→ **WHAT THIS TASK INVOLVES**: Print the data exactly, leaving nothing out.

→ **AVAILABLE DATA**:
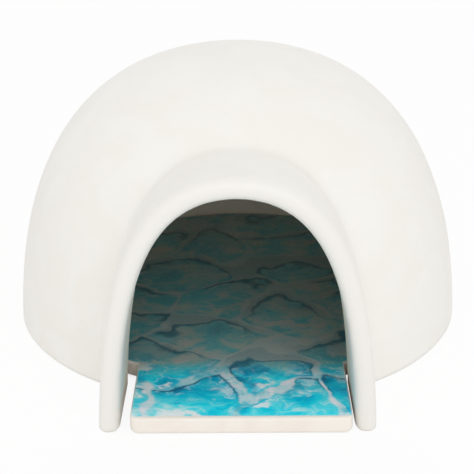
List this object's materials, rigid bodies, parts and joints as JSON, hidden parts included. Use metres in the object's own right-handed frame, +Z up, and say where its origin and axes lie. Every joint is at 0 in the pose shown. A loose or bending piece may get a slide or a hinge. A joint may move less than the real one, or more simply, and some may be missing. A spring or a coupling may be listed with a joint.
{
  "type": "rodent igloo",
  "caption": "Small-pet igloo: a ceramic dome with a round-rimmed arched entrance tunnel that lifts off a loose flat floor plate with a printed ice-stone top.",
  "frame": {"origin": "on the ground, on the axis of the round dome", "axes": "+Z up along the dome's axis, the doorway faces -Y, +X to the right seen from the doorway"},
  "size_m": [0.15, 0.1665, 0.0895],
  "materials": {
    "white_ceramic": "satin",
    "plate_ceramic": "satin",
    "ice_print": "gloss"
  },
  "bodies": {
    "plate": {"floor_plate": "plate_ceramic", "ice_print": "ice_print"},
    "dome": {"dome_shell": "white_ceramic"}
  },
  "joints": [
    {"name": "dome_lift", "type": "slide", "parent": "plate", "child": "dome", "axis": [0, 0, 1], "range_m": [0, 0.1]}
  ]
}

→ **EXPECTED ANSWER**:
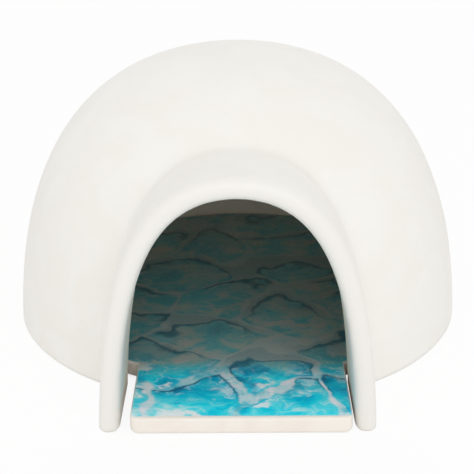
List this object's materials, rigid bodies, parts and joints as JSON, hidden parts included. Use metres in the object's own right-handed frame, +Z up, and say where its origin and axes lie. Every joint is at 0 in the pose shown. A loose or bending piece may get a slide or a hinge. A joint may move less than the real one, or more simply, and some may be missing. A spring or a coupling may be listed with a joint.
{
  "type": "rodent igloo",
  "caption": "Small-pet igloo: a ceramic dome with a round-rimmed arched entrance tunnel that lifts off a loose flat floor plate with a printed ice-stone top.",
  "frame": {"origin": "on the ground, on the axis of the round dome", "axes": "+Z up along the dome's axis, the doorway faces -Y, +X to the right seen from the doorway"},
  "size_m": [0.15, 0.1665, 0.0895],
  "materials": {
    "white_ceramic": "satin",
    "plate_ceramic": "satin",
    "ice_print": "gloss"
  },
  "bodies": {
    "plate": {"floor_plate": "plate_ceramic", "ice_print": "ice_print"},
    "dome": {"dome_shell": "white_ceramic"}
  },
  "joints": [
    {"name": "dome_lift", "type": "slide", "parent": "plate", "child": "dome", "axis": [0, 0, 1], "range_m": [0, 0.1]}
  ]
}